The Russian regional governor, Vyacheslav Gladkov, said on the Telegram messaging service a "counter-terrorism operation" was still going on.

"The cleaning of the territory by the Ministry of Defence together with law enforcement agencies continues," Gladkov said.

On Monday, Gladkov said at least eight people had been wounded, several buildings damaged and many residents had left. He said he had restricted movements and communications.

Gladkov said two buildings were attacked by drones overnight and people could not return to their homes.

"I now appeal to the residents of the Graivoron district, who ... temporarily left their homes, it is not possible to return yet," he said.

Gladkov said one woman died during the evacuation on Monday and there were reports of two people wounded. The "number one" task on Tuesday was to reach them, he said.

The Russia Volunteer Corps published video footage late on Monday showing what it said was a fighter inspecting a captured armoured vehicle. Another video showed what it said were fighters operating an armoured vehicle on a country road.

Kremlin spokesman Dmitry Peskov said Mr Putin had been informed and that work was under way to drive out the "saboteurs", the state-run RIA Novosti news agency reported.

The Telegram channel Baza, which has links to Russia's security services, said there were indications of fighting in three settlements along the main road into Russia. The "Open Belgorod" Telegram channel said power and water had been cut off to several villages.

The Liberty of Russia Legion said on Twitter it had "completely liberated" the border town of Kozinka. It said forward units had reached the district centre of Graivoron, further east.

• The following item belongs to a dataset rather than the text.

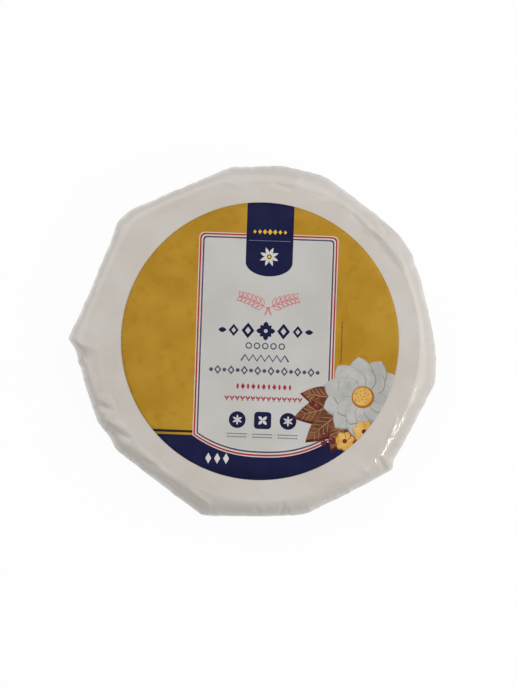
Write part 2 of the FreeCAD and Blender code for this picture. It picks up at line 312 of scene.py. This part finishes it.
def wrinkled_points():
    """The folded wrap with its wrinkles, creases and tucks, each point moved square to the film."""
    grid, lift = wrap_points(wrap_rows(), panel_columns())
    downhill = np.gradient(grid, axis=0)
    round_wheel = np.roll(grid, -2, axis=1) - np.roll(grid, 2, axis=1)
    outwards = np.cross(downhill, round_wheel)
    outwards /= np.maximum(np.linalg.norm(outwards, axis=2, keepdims=True), 1e-12)
    wrinkles = wrinkle_heights(grid)

    # The wheel's weight presses the pleats underneath, and nothing reaches down into the table.
    underneath = grid[:, :, 2] < TURNED_UNDER + 0.3 * MM
    wrinkles = np.where(underneath, 0.45 * wrinkles, wrinkles)
    wrinkles += crease_heights(grid[:, :, 0], grid[:, :, 1], grid[:, :, 2])
    points = grid + outwards * (wrinkles + lift)[:, :, None]
    points[:, :, 2] = np.clip(points[:, :, 2], 0.02 * MM, None)
    points[:, :, 0] += wheel_axis.x
    points[:, :, 1] += wheel_axis.y
    return points


FREE_EDGE_ANGLE = math.radians(38)  # a bend sharper than this is a tuck's free edge and isn't smoothed


def build_wrap():
    """The wrap as one closed skin: the grid of points, closed to a fan in the middle of its top and of
    its underside."""
    points = wrinkled_points()
    line_count, column_count = points.shape[:2]
    top = (wheel_axis.x, wheel_axis.y, flat_top)
    underside = (wheel_axis.x, wheel_axis.y, float(points[-1, :, 2].mean()))
    vertices = [top, *map(tuple, points.reshape(-1, 3)), underside]
    last = len(vertices) - 1
    faces = []
    for column in range(column_count):
        beside = (column + 1) % column_count
        faces.append((0, 1 + column, 1 + beside))
        for line in range(line_count - 1):
            here = 1 + line * column_count
            below = here + column_count
            faces.append((here + column, below + column, below + beside, here + beside))
        foot = 1 + (line_count - 1) * column_count
        faces.append((foot + column, last, foot + beside))
    mesh = bpy.data.meshes.new("folded_wrap")
    mesh.from_pydata(vertices, [], faces)
    mesh.validate()
    mesh.polygons.foreach_set("use_smooth", [True] * len(mesh.polygons))
    mesh.set_sharp_from_angle(angle=FREE_EDGE_ANGLE)
    wrap = bpy.data.objects.new("folded_wrap", mesh)
    bpy.context.scene.collection.objects.link(wrap)
    return wrap


wrap = build_wrap()


def make_wrap_material():
    """White paper under clear film: pale warm grey in soft clouds, fine paper fibres and a clear gloss."""
    material = bpy.data.materials.new("white_film_on_paper")
    material.use_nodes = True
    nodes = material.node_tree.nodes
    links = material.node_tree.links
    film = nodes["Principled BSDF"]
    film.inputs["Roughness"].default_value = 0.45
    film.inputs["IOR"].default_value = 1.46
    film.inputs["Coat Weight"].default_value = 0.6
    film.inputs["Coat Roughness"].default_value = 0.11
    place = nodes.new("ShaderNodeTexCoord")
    clouds = nodes.new("ShaderNodeTexNoise")
    clouds.inputs["Scale"].default_value = 38
    clouds.inputs["Detail"].default_value = 3
    tint = nodes.new("ShaderNodeValToRGB")
    tint.color_ramp.elements[0].position = 0.35
    tint.color_ramp.elements[0].color = (0.525, 0.480, 0.430, 1)
    tint.color_ramp.elements[1].position = 0.65
    tint.color_ramp.elements[1].color = (0.560, 0.525, 0.480, 1)
    links.new(place.outputs["Object"], clouds.inputs["Vector"])
    links.new(clouds.outputs["Fac"], tint.inputs["Fac"])
    links.new(tint.outputs["Color"], film.inputs["Base Color"])
    fibres = nodes.new("ShaderNodeTexNoise")
    fibres.inputs["Scale"].default_value = 900
    fibres.inputs["Detail"].default_value = 4
    relief = nodes.new("ShaderNodeBump")
    relief.inputs["Strength"].default_value = 0.12
    relief.inputs["Distance"].default_value = 0.0003
    links.new(place.outputs["Object"], fibres.inputs["Vector"])
    links.new(fibres.outputs["Fac"], relief.inputs["Height"])
    links.new(relief.outputs["Normal"], film.inputs["Normal"])
    return material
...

"Moving on. Russia will be free!" it wrote.

Russia launched a full-scale invasion of Ukraine in February last year.

The Kremlin said the incursion by a "Ukrainian sabotage and reconnaissance group" was aimed at distracting attention from the eastern Ukrainian town of Bakhmut, which Russian forces say they captured in its entirety after more than nine months of fighting.

Russia says capturing Bakhmut opens the way to further advances in the eastern industrial region known as the Donbas. Ukraine says its advance on the Russian forces' flanks is more meaningful than its withdrawal from Bakhmut itself, and Russia would have to weaken its lines elsewhere to send reinforcements to hold the shattered city.

There were more than 30 clashes in the main sectors of the frontline with the epicentre of fighting remaining Bakhmut and Maryinka further south, the Ukrainian military said early on Tuesday.

"Battles for the city of Bakhmut continue,” it said, with a more widespread counter offensive expected to be launched within weeks.